Set problem> Using the records below, quote only the span that opens with the line containing "piece('top_cap', rod(stack.spacerOuter, capFoot, capFoot" and closes with the line containing "TAU = 2 * math.pi", exactly and inclusively.

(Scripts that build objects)
========
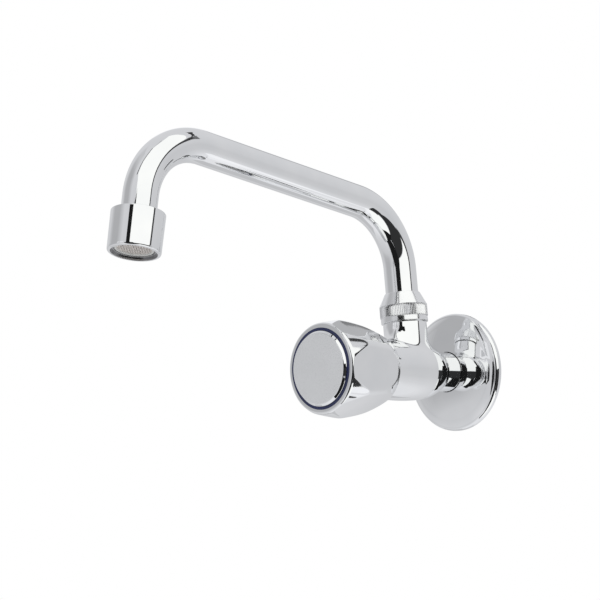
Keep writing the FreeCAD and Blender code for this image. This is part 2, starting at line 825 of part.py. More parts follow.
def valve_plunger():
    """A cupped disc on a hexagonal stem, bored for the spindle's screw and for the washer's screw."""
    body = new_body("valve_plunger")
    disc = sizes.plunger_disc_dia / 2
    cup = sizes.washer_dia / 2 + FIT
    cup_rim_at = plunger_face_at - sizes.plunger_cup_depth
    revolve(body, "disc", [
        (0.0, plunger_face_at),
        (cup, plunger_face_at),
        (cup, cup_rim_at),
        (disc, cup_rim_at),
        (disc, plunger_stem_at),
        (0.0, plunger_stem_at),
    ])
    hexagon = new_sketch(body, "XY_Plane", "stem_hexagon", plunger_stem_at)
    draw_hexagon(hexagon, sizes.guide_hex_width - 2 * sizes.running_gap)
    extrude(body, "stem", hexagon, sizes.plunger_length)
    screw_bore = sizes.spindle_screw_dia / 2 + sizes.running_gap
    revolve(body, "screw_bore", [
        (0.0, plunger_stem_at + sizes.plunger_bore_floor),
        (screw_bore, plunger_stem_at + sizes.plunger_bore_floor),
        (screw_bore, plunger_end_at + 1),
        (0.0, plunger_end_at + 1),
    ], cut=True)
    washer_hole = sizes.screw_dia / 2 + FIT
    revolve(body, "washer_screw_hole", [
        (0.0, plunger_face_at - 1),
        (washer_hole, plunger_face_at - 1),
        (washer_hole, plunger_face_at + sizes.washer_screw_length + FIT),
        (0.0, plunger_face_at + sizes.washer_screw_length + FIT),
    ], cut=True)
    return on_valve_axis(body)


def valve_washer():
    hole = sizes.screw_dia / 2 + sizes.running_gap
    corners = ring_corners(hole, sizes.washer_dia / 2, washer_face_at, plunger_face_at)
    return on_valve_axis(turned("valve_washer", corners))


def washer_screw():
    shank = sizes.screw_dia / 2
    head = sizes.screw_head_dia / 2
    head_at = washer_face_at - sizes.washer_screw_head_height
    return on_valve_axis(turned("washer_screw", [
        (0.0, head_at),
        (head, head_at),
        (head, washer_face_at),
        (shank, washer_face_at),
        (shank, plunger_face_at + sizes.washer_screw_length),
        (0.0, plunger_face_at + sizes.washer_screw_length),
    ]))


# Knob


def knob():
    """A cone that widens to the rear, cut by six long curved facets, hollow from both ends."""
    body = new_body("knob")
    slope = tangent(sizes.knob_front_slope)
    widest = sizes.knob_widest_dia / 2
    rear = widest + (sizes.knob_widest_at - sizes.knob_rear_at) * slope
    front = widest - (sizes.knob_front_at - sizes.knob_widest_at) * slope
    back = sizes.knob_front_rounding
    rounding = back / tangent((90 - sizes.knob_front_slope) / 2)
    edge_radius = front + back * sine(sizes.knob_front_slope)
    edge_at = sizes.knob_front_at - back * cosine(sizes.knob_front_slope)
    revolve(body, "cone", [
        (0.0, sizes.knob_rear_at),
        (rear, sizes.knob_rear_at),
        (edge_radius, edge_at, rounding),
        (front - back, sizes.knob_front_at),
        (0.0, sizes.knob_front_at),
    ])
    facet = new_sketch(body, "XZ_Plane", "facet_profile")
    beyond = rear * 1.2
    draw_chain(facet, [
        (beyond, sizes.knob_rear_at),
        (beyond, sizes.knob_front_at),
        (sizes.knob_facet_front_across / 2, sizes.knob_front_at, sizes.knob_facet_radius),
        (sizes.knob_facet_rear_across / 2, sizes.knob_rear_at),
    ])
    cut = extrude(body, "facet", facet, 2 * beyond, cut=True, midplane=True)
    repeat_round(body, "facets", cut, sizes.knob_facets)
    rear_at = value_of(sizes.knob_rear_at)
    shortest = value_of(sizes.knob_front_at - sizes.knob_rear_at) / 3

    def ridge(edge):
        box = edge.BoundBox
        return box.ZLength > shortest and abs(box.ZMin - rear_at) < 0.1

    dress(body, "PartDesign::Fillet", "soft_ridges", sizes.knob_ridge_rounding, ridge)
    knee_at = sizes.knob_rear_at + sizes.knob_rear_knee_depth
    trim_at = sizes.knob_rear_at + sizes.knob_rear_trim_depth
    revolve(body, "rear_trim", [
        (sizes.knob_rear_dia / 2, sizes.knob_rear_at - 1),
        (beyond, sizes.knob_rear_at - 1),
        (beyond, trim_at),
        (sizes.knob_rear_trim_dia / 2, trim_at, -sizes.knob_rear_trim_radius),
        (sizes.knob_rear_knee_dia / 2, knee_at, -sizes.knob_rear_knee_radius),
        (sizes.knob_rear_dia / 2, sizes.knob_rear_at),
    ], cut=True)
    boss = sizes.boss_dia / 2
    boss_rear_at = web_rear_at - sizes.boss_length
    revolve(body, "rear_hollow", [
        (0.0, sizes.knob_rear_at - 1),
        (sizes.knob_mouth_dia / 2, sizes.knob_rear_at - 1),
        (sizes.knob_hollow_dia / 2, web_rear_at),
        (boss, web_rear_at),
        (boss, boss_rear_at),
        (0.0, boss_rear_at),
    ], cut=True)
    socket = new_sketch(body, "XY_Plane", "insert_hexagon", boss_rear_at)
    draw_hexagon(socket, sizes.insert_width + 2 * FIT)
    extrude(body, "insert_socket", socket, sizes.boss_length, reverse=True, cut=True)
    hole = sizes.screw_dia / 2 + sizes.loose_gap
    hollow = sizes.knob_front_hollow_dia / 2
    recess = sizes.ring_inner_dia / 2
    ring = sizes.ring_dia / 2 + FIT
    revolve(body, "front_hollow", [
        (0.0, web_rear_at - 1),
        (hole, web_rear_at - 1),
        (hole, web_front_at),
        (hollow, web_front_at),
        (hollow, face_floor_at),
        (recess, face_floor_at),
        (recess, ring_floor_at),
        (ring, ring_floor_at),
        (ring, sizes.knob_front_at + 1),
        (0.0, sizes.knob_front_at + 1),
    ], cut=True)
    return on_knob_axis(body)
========
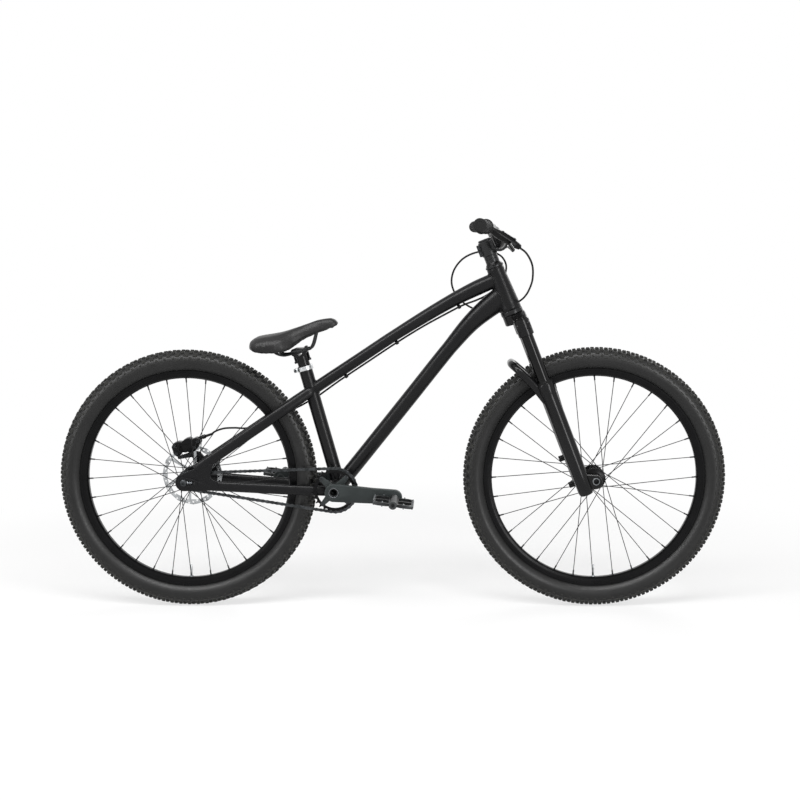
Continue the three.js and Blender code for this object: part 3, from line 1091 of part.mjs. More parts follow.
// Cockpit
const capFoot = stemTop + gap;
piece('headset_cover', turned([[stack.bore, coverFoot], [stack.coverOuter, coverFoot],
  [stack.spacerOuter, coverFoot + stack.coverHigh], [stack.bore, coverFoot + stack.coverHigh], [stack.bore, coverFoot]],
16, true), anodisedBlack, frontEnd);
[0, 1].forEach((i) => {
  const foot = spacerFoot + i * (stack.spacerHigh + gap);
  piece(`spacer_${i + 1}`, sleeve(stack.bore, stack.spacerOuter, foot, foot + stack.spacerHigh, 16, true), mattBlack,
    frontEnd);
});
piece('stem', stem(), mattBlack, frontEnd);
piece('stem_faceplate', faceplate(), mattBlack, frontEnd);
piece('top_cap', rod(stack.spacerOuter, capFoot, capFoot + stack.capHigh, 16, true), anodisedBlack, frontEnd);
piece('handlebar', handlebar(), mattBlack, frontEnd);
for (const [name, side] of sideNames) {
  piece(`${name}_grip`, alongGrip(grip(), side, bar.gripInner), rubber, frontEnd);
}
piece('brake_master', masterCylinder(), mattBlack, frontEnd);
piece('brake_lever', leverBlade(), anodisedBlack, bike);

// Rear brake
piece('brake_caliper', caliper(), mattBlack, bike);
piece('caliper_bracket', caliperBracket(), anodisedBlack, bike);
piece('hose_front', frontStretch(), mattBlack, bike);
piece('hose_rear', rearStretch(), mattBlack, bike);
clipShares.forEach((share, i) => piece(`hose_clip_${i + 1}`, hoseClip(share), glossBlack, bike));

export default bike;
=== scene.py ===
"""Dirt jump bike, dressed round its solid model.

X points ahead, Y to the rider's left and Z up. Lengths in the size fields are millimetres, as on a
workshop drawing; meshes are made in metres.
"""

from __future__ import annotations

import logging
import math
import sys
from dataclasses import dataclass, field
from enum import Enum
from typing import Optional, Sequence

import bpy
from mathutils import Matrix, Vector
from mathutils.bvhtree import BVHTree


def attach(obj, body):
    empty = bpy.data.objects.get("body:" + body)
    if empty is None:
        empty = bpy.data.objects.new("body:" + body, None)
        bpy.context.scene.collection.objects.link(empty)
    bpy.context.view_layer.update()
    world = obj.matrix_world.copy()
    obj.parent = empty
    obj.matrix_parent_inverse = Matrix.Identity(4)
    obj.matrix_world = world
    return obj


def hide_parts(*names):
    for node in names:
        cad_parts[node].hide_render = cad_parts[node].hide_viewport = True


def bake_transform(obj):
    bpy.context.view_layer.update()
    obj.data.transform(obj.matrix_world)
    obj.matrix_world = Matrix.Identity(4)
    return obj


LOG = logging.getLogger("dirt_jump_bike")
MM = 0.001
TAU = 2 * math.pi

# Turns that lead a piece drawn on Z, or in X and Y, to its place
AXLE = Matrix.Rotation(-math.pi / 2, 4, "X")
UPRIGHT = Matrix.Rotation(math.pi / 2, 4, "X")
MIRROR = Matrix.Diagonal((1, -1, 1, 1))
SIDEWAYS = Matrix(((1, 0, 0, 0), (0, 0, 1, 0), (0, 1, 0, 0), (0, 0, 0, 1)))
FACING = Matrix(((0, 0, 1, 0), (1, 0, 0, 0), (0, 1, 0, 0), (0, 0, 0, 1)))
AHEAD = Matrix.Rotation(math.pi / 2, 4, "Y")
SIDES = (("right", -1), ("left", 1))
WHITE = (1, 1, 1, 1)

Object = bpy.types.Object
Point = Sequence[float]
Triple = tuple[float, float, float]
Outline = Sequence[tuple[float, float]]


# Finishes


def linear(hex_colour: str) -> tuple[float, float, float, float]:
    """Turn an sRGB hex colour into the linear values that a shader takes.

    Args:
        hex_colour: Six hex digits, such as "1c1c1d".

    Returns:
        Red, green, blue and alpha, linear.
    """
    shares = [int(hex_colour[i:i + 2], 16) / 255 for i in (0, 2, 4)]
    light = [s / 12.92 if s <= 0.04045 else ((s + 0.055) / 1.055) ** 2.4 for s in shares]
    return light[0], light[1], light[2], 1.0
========
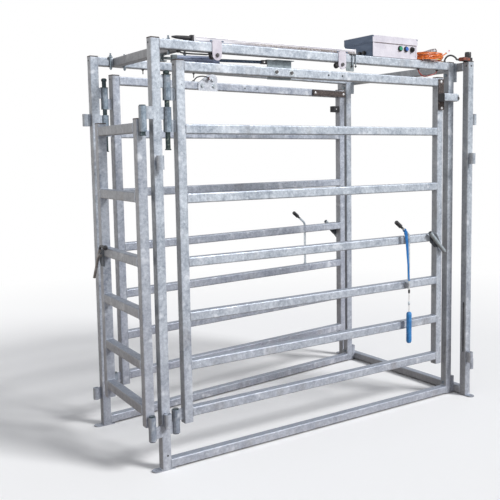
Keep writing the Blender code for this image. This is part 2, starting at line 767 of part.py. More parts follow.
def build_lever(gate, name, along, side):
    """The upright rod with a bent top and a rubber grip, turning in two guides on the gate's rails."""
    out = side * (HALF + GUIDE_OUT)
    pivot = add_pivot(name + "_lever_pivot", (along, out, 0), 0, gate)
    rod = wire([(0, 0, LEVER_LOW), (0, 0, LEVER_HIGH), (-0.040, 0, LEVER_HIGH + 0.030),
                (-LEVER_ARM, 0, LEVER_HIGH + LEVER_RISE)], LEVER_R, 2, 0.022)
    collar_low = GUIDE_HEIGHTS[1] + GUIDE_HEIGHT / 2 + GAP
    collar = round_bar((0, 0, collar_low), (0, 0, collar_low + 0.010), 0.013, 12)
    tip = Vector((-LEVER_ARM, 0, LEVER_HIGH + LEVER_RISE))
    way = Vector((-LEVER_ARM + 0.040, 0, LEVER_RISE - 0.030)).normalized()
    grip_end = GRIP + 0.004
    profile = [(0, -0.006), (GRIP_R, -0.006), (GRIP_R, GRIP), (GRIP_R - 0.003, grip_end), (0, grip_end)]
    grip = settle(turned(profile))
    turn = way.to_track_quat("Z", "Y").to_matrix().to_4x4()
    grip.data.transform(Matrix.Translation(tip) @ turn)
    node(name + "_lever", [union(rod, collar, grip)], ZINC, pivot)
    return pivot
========
Finished exercise>
piece('top_cap', rod(stack.spacerOuter, capFoot, capFoot + stack.capHigh, 16, true), anodisedBlack, frontEnd);
piece('handlebar', handlebar(), mattBlack, frontEnd);
for (const [name, side] of sideNames) {
  piece(`${name}_grip`, alongGrip(grip(), side, bar.gripInner), rubber, frontEnd);
}
piece('brake_master', masterCylinder(), mattBlack, frontEnd);
piece('brake_lever', leverBlade(), anodisedBlack, bike);

// Rear brake
piece('brake_caliper', caliper(), mattBlack, bike);
piece('caliper_bracket', caliperBracket(), anodisedBlack, bike);
piece('hose_front', frontStretch(), mattBlack, bike);
piece('hose_rear', rearStretch(), mattBlack, bike);
clipShares.forEach((share, i) => piece(`hose_clip_${i + 1}`, hoseClip(share), glossBlack, bike));

export default bike;
=== scene.py ===
"""Dirt jump bike, dressed round its solid model.

X points ahead, Y to the rider's left and Z up. Lengths in the size fields are millimetres, as on a
workshop drawing; meshes are made in metres.
"""

from __future__ import annotations

import logging
import math
import sys
from dataclasses import dataclass, field
from enum import Enum
from typing import Optional, Sequence

import bpy
from mathutils import Matrix, Vector
from mathutils.bvhtree import BVHTree


def attach(obj, body):
    empty = bpy.data.objects.get("body:" + body)
    if empty is None:
        empty = bpy.data.objects.new("body:" + body, None)
        bpy.context.scene.collection.objects.link(empty)
    bpy.context.view_layer.update()
    world = obj.matrix_world.copy()
    obj.parent = empty
    obj.matrix_parent_inverse = Matrix.Identity(4)
    obj.matrix_world = world
    return obj


def hide_parts(*names):
    for node in names:
        cad_parts[node].hide_render = cad_parts[node].hide_viewport = True


def bake_transform(obj):
    bpy.context.view_layer.update()
    obj.data.transform(obj.matrix_world)
    obj.matrix_world = Matrix.Identity(4)
    return obj


LOG = logging.getLogger("dirt_jump_bike")
MM = 0.001
TAU = 2 * math.pi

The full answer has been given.